In 2011, he asked me to meet him at the restaurant. We sat in the light-filled foyer at a small round table set with flowers, pastries and tea. Charlie asked how things were going at the paper (not well; there had been layoffs). We talked about the story published that spring in the New York Times under the headline, "Charlie Trotter, A Leader Left Behind." He felt burned by it, he said. He'd been at this nearly 25 years. Who else could say the same, he wondered.
He joked that he should close the restaurant, move it a block and reopen it. I told him, seriously, to take a stab at Twitter and Facebook.
"What would I say?" he asked.
He also asked me to help write his next book. That kept me on a high for the next few weeks, as we chatted back and forth about the project. He had a clear vision, as always, of how to go about it and insisted I use his agent, but I told him I felt strongly about finding my own agent. From there, the project fizzled. I left the Sun-Times at the end of 2011. The news of his restaurant closing made a big splash and kept him in the spotlight for the next year. Life went on.
The last time we met in person was in March at his home. The restaurant had been shuttered for seven months. I was there to interview his wife, Rochelle, who'd auditioned to be the host of "Check, Please!" the restaurant review show on PBS. She is a force, a talker, bubbly and loud and as quotable as her husband, whom she called "Charles."
Rochelle and I sat at the kitchen counter as he drifted in, out and finally, back into the room. He couldn't stand not being in it.

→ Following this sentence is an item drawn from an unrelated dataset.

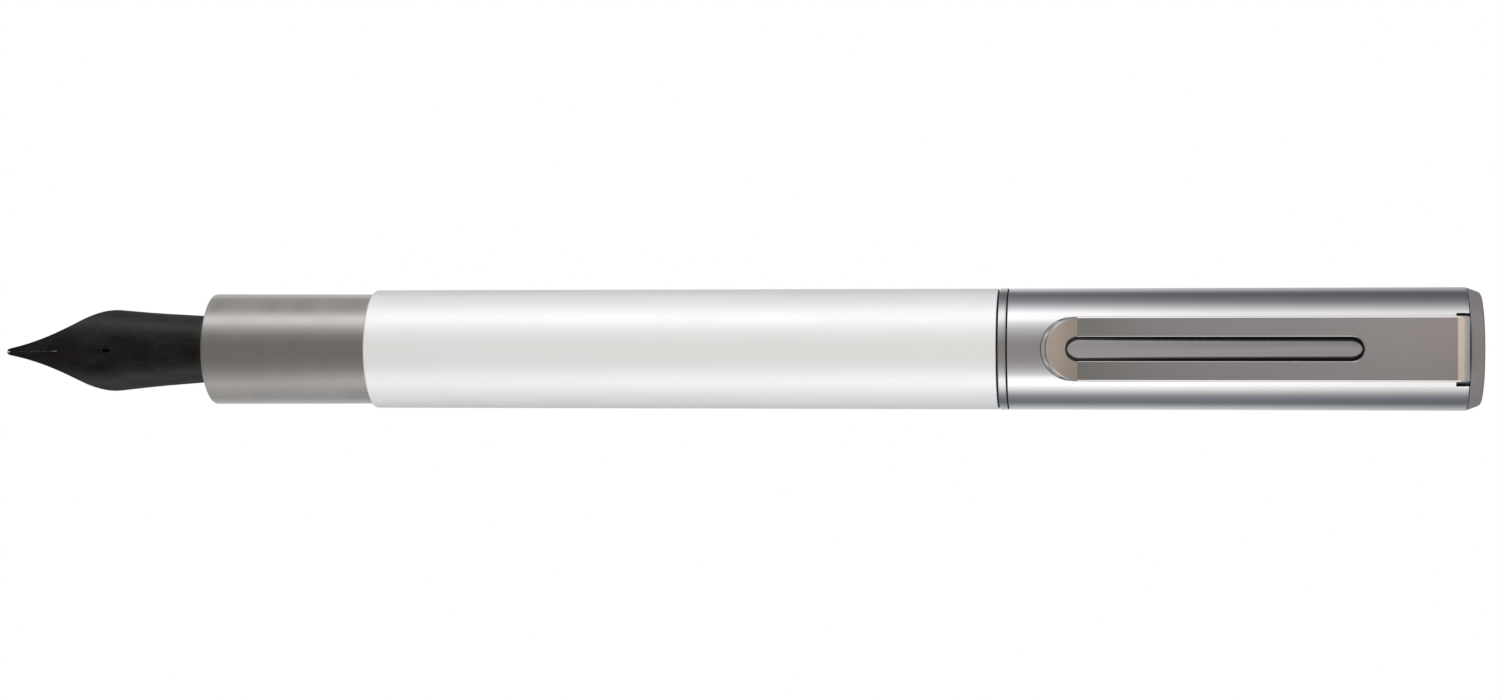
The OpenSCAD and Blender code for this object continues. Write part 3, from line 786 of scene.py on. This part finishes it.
# (x, half width)
FEED_PLAN = [(FEED_FRONT, .5), (NIB_TIP + 6, .95), (NIB_TIP + 7.5, 1.6), (NIB_TIP + 10, 2.4),
             (NIB_TIP + 13.5, 2.9), (NIB_TIP + 17, 3.08), (GRIP_FRONT - 1.2, 3.2),
             (GRIP_FRONT - .2, 3.3), (NIB_REAR, 3.4)]


def eased(x, stations):
    """Through the stations, averaged over a short stretch so that no corner shows."""
    xs, values = zip(*stations)
    reach = min(.9, max(0.0, x - xs[0]))
    return float(np.mean([np.interp(x + reach * k / 6, xs, values) for k in range(-6, 7)]))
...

Their banter was charming, and the way they talked over each other was amusing. She ribbed him for giving up his daily run and letting his hair grow too long for her taste. He complained of her dipping into his stash of rare olive oil to use as moisturizer ("This is, like, the most expensive olive oil in the world," he said).
At one point, his son, Dylan, walked in through the back door, which prompted Charlie to talk to me about him in that embarrassing, third-person way parents tend to do with their kids.
And then he gave me a tour of his house, from the basement to the top floor, where all his books live. He pulled three off the shelves that he wanted me to take home and read: "Siddhartha" by Herman Hesse, "A Confederacy of Dunces" by John Kennedy Toole and "To The Edge: A Man, Death Valley, and the Mystery of Endurance," by Kirk Johnson.
"I like giving stuff away," he said.
Charlie gave of himself for decades and I — we all — took. We continue to craft our own versions of him — as mad chef, temperamental genius, lagging leader, whatever fits. He always made good copy, but I remind myself that beyond the story, he was a husband, father, brother and son, too, someone I was close to but never really knew. I will never forget him.